**Dataset content**
*****
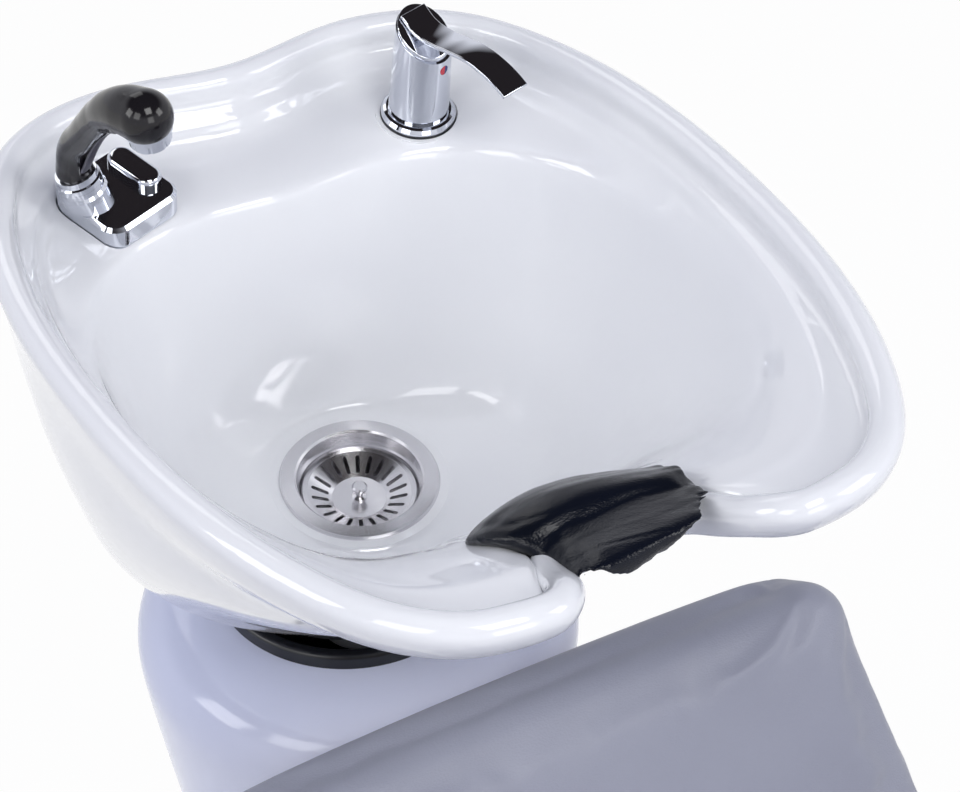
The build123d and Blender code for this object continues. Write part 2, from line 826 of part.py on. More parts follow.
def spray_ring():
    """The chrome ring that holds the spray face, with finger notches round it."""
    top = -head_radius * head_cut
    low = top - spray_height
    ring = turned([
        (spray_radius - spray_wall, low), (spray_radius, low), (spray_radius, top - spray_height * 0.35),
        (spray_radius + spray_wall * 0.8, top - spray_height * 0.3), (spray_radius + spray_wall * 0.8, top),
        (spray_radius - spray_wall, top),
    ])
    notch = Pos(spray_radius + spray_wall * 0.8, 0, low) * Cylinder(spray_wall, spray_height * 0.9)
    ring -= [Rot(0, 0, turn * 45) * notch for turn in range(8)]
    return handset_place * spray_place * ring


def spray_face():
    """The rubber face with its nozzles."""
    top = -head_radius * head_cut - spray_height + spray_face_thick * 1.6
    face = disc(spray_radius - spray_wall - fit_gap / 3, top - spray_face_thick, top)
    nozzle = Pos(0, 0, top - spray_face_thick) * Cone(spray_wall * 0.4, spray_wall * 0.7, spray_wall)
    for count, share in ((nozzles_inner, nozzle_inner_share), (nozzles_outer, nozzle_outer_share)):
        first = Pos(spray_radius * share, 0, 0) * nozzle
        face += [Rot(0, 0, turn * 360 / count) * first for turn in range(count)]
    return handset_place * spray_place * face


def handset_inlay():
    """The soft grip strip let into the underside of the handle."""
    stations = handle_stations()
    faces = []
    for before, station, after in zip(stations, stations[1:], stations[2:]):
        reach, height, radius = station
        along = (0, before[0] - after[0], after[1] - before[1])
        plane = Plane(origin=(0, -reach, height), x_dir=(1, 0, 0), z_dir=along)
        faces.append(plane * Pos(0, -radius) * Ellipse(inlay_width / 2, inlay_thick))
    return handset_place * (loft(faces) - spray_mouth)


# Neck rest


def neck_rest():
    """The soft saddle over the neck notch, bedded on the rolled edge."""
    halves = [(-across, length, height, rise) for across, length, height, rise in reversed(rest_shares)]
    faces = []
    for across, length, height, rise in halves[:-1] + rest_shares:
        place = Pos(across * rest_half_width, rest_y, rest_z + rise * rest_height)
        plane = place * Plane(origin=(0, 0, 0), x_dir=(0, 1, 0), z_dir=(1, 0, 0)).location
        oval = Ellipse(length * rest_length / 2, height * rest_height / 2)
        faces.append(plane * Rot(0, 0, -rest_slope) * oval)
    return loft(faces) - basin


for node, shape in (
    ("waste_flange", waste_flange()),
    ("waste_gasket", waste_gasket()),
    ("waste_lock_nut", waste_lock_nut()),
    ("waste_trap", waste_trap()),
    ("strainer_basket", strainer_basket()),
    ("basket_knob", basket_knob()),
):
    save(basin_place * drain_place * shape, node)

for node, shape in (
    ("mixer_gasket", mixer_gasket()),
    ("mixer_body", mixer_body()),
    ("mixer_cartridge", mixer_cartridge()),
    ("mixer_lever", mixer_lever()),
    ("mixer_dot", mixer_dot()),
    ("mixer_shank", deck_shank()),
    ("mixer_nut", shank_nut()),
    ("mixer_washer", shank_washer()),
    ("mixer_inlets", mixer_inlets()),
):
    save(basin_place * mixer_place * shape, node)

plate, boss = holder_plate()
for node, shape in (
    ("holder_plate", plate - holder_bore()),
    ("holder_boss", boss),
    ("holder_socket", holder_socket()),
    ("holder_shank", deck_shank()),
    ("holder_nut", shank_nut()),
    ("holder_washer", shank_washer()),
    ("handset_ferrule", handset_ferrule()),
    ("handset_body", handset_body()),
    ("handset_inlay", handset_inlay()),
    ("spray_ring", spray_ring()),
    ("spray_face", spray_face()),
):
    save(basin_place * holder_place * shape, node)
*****
**Task prompt**
Return the listing above word for word.

**Written answer**
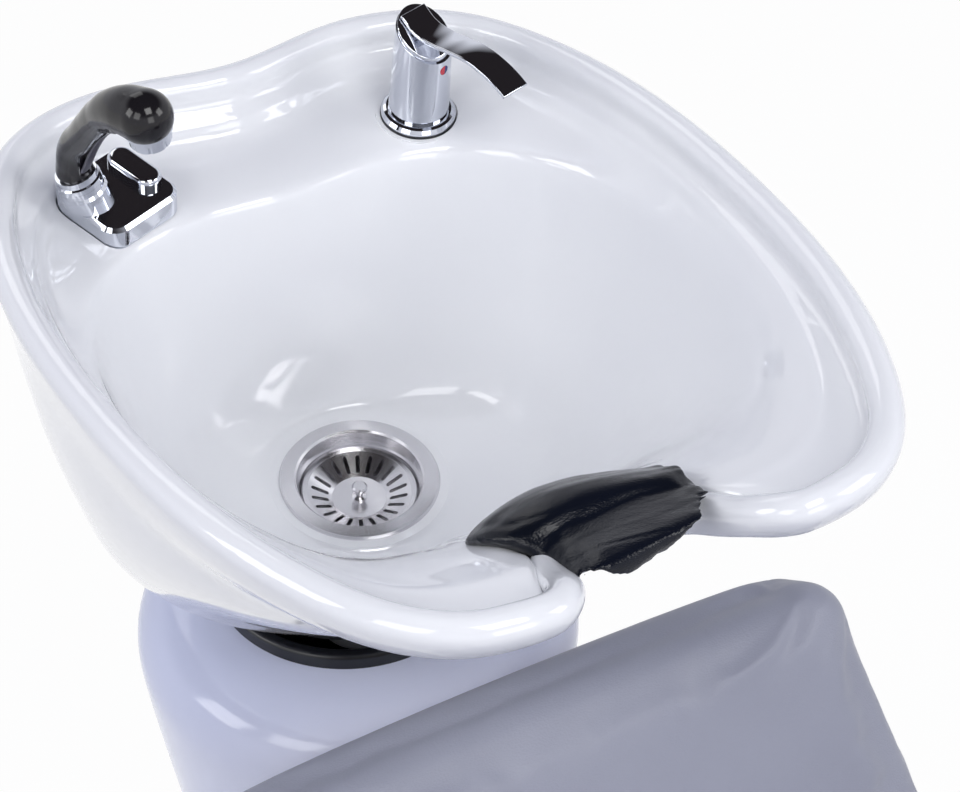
The build123d and Blender code for this object continues. Write part 2, from line 826 of part.py on. More parts follow.
def spray_ring():
    """The chrome ring that holds the spray face, with finger notches round it."""
    top = -head_radius * head_cut
    low = top - spray_height
    ring = turned([
        (spray_radius - spray_wall, low), (spray_radius, low), (spray_radius, top - spray_height * 0.35),
        (spray_radius + spray_wall * 0.8, top - spray_height * 0.3), (spray_radius + spray_wall * 0.8, top),
        (spray_radius - spray_wall, top),
    ])
    notch = Pos(spray_radius + spray_wall * 0.8, 0, low) * Cylinder(spray_wall, spray_height * 0.9)
    ring -= [Rot(0, 0, turn * 45) * notch for turn in range(8)]
    return handset_place * spray_place * ring


def spray_face():
    """The rubber face with its nozzles."""
    top = -head_radius * head_cut - spray_height + spray_face_thick * 1.6
    face = disc(spray_radius - spray_wall - fit_gap / 3, top - spray_face_thick, top)
    nozzle = Pos(0, 0, top - spray_face_thick) * Cone(spray_wall * 0.4, spray_wall * 0.7, spray_wall)
    for count, share in ((nozzles_inner, nozzle_inner_share), (nozzles_outer, nozzle_outer_share)):
        first = Pos(spray_radius * share, 0, 0) * nozzle
        face += [Rot(0, 0, turn * 360 / count) * first for turn in range(count)]
    return handset_place * spray_place * face


def handset_inlay():
    """The soft grip strip let into the underside of the handle."""
    stations = handle_stations()
    faces = []
    for before, station, after in zip(stations, stations[1:], stations[2:]):
        reach, height, radius = station
        along = (0, before[0] - after[0], after[1] - before[1])
        plane = Plane(origin=(0, -reach, height), x_dir=(1, 0, 0), z_dir=along)
        faces.append(plane * Pos(0, -radius) * Ellipse(inlay_width / 2, inlay_thick))
    return handset_place * (loft(faces) - spray_mouth)


# Neck rest


def neck_rest():
    """The soft saddle over the neck notch, bedded on the rolled edge."""
    halves = [(-across, length, height, rise) for across, length, height, rise in reversed(rest_shares)]
    faces = []
    for across, length, height, rise in halves[:-1] + rest_shares:
        place = Pos(across * rest_half_width, rest_y, rest_z + rise * rest_height)
        plane = place * Plane(origin=(0, 0, 0), x_dir=(0, 1, 0), z_dir=(1, 0, 0)).location
        oval = Ellipse(length * rest_length / 2, height * rest_height / 2)
        faces.append(plane * Rot(0, 0, -rest_slope) * oval)
    return loft(faces) - basin


for node, shape in (
    ("waste_flange", waste_flange()),
    ("waste_gasket", waste_gasket()),
    ("waste_lock_nut", waste_lock_nut()),
    ("waste_trap", waste_trap()),
    ("strainer_basket", strainer_basket()),
    ("basket_knob", basket_knob()),
):
    save(basin_place * drain_place * shape, node)

for node, shape in (
    ("mixer_gasket", mixer_gasket()),
    ("mixer_body", mixer_body()),
    ("mixer_cartridge", mixer_cartridge()),
    ("mixer_lever", mixer_lever()),
    ("mixer_dot", mixer_dot()),
    ("mixer_shank", deck_shank()),
    ("mixer_nut", shank_nut()),
    ("mixer_washer", shank_washer()),
    ("mixer_inlets", mixer_inlets()),
):
    save(basin_place * mixer_place * shape, node)

plate, boss = holder_plate()
for node, shape in (
    ("holder_plate", plate - holder_bore()),
    ("holder_boss", boss),
    ("holder_socket", holder_socket()),
    ("holder_shank", deck_shank()),
    ("holder_nut", shank_nut()),
    ("holder_washer", shank_washer()),
    ("handset_ferrule", handset_ferrule()),
    ("handset_body", handset_body()),
    ("handset_inlay", handset_inlay()),
    ("spray_ring", spray_ring()),
    ("spray_face", spray_face()),
):
    save(basin_place * holder_place * shape, node)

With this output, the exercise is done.